━━━━━ EXTRACTED MATERIAL ━━━━━
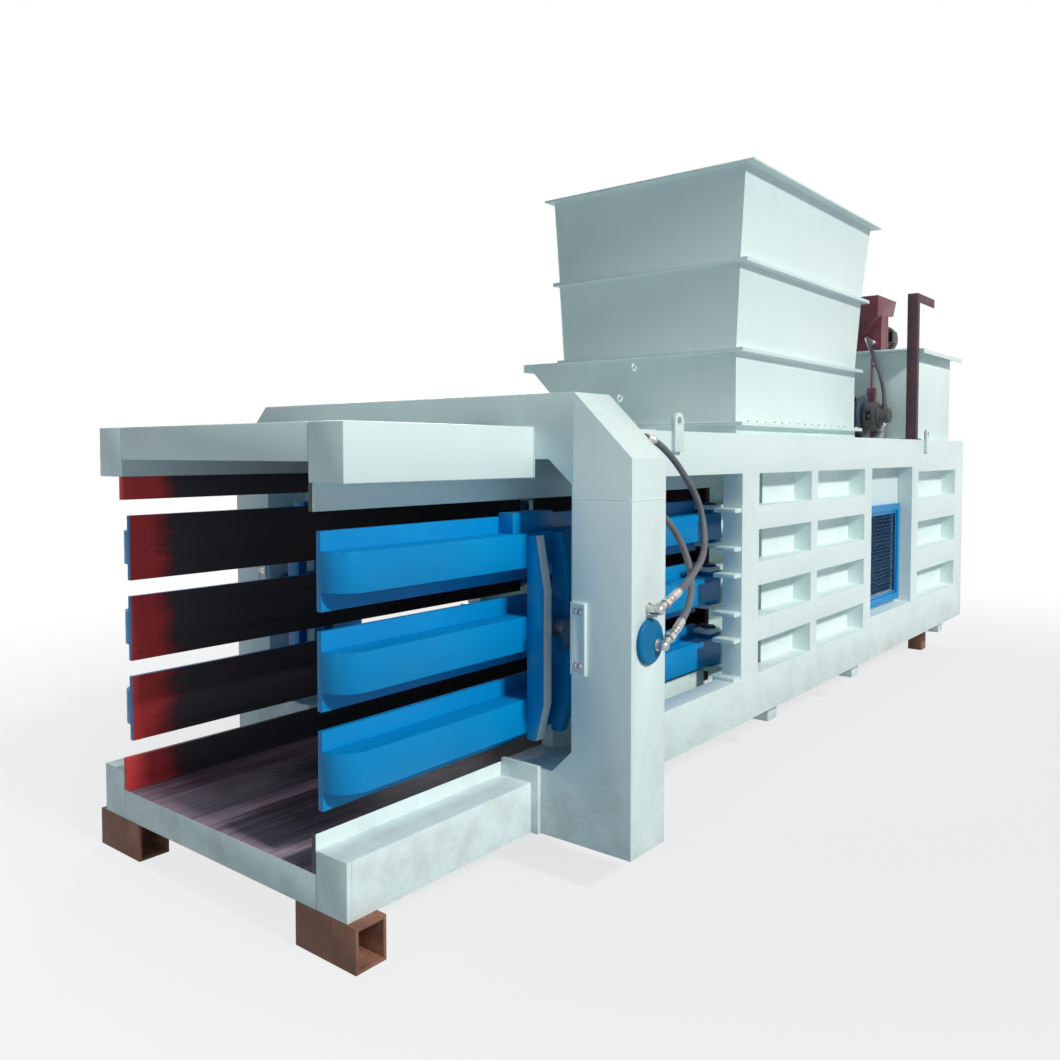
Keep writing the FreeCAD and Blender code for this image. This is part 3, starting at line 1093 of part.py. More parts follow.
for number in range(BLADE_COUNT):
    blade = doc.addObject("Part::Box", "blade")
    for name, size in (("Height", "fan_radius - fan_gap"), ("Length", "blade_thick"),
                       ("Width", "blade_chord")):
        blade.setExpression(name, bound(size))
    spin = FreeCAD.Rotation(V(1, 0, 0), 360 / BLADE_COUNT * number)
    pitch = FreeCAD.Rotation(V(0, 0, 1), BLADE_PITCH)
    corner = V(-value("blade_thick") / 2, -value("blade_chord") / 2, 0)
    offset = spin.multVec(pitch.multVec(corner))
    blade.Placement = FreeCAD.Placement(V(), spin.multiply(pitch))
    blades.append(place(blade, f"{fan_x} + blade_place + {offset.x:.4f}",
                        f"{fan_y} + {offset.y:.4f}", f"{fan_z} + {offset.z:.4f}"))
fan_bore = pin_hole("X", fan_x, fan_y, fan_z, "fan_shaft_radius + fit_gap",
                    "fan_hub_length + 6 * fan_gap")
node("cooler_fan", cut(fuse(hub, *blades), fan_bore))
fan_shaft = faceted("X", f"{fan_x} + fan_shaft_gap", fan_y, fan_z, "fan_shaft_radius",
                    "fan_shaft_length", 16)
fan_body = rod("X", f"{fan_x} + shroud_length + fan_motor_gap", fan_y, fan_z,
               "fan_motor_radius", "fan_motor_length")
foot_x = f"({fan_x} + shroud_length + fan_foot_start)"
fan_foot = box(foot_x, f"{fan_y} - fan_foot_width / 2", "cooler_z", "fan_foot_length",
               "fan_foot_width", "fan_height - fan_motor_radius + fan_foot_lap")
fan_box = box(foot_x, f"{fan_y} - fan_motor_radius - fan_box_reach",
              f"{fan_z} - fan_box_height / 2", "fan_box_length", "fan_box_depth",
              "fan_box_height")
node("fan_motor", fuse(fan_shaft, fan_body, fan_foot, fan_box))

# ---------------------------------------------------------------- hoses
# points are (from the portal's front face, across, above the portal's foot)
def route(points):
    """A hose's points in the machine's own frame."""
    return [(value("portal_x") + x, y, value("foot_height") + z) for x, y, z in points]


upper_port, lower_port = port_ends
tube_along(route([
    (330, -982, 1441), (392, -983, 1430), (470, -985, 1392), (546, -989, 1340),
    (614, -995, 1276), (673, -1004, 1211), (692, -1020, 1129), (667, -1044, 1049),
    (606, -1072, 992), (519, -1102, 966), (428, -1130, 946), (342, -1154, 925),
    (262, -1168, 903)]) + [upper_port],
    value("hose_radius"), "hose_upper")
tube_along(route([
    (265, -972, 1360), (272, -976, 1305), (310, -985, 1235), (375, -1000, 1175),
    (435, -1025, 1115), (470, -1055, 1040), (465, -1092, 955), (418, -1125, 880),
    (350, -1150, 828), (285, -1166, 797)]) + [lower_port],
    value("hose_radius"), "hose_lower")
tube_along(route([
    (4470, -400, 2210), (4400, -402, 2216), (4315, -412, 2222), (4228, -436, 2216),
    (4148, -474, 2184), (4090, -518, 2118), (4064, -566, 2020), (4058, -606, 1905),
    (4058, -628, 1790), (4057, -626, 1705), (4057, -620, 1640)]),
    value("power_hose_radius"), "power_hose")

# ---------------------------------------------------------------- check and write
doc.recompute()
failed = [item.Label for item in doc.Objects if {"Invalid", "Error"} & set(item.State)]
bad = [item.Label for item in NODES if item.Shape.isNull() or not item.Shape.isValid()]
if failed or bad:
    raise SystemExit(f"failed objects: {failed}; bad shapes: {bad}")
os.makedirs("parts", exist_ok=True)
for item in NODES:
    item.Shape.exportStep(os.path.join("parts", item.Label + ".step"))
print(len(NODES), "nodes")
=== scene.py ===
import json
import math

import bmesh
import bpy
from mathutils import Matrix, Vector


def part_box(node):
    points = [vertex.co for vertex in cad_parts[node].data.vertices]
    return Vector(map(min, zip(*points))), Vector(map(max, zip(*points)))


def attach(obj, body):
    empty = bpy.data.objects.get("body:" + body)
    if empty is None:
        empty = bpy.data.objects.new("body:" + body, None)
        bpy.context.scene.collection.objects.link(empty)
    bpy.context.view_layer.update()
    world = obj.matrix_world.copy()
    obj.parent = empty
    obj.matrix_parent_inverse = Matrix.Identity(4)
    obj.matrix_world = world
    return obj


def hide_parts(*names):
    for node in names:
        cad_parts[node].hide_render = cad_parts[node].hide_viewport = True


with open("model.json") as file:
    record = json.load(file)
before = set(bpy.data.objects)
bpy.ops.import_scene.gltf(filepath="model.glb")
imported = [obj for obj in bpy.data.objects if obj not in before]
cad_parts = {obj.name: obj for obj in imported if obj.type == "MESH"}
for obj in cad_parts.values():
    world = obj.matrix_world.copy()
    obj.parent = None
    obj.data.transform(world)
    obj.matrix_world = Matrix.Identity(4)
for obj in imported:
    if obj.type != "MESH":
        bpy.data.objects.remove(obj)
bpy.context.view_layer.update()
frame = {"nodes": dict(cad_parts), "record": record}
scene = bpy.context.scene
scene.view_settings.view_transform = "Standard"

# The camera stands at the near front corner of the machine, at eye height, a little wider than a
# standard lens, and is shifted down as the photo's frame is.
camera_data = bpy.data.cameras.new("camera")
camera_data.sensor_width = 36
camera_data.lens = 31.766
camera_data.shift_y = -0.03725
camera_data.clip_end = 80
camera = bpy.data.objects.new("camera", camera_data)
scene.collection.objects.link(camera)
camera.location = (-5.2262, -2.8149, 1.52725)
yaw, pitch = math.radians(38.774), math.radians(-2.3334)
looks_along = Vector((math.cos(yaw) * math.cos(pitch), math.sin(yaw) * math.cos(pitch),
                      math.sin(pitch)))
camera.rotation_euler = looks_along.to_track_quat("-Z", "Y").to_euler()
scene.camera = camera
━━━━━
━━━━━ EXTRACTED MATERIAL ━━━━━
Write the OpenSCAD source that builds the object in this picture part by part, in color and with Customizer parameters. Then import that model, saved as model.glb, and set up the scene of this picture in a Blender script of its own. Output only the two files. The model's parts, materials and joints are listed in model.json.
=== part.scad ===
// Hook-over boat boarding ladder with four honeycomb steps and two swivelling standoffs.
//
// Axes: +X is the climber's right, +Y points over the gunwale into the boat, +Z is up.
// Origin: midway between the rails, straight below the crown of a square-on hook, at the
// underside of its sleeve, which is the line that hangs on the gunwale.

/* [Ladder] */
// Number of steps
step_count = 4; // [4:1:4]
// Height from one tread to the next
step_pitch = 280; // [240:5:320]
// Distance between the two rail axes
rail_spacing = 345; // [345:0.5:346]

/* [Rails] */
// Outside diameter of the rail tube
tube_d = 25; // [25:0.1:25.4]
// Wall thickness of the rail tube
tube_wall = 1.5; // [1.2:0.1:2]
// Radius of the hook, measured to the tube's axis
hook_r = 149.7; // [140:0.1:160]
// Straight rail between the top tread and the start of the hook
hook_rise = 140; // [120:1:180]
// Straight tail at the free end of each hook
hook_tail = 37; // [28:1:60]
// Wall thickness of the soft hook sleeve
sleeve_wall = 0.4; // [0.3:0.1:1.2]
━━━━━
━━━━━ EXTRACTED MATERIAL ━━━━━
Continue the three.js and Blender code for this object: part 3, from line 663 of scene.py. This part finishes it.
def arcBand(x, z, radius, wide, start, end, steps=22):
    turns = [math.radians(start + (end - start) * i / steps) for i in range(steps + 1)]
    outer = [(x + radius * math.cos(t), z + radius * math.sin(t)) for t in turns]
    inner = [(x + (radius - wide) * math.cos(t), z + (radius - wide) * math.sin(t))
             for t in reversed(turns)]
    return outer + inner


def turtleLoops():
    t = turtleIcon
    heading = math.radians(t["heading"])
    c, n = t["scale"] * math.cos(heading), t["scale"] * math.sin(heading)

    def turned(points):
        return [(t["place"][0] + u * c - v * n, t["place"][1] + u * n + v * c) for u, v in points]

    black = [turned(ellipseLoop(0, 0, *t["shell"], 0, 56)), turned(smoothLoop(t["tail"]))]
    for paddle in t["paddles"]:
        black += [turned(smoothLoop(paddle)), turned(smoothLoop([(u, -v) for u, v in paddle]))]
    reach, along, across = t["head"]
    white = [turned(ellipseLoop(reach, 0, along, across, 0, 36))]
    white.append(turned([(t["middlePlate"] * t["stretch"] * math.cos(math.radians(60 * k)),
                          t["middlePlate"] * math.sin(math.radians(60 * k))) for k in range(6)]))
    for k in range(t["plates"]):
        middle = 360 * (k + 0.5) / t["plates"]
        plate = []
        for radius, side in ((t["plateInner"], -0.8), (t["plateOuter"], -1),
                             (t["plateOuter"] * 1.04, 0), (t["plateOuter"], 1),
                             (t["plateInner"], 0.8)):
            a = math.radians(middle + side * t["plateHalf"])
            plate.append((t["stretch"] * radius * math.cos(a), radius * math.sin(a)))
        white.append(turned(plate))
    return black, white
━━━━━
> TASK DIRECTIONS
Taking the material above, extract exactly and only the lines from the line with "check and write" to the line with "if empty is", inclusive of both.

> WORKED ANSWER
# ---------------------------------------------------------------- check and write
doc.recompute()
failed = [item.Label for item in doc.Objects if {"Invalid", "Error"} & set(item.State)]
bad = [item.Label for item in NODES if item.Shape.isNull() or not item.Shape.isValid()]
if failed or bad:
    raise SystemExit(f"failed objects: {failed}; bad shapes: {bad}")
os.makedirs("parts", exist_ok=True)
for item in NODES:
    item.Shape.exportStep(os.path.join("parts", item.Label + ".step"))
print(len(NODES), "nodes")
=== scene.py ===
import json
import math

import bmesh
import bpy
from mathutils import Matrix, Vector


def part_box(node):
    points = [vertex.co for vertex in cad_parts[node].data.vertices]
    return Vector(map(min, zip(*points))), Vector(map(max, zip(*points)))


def attach(obj, body):
    empty = bpy.data.objects.get("body:" + body)
    if empty is None:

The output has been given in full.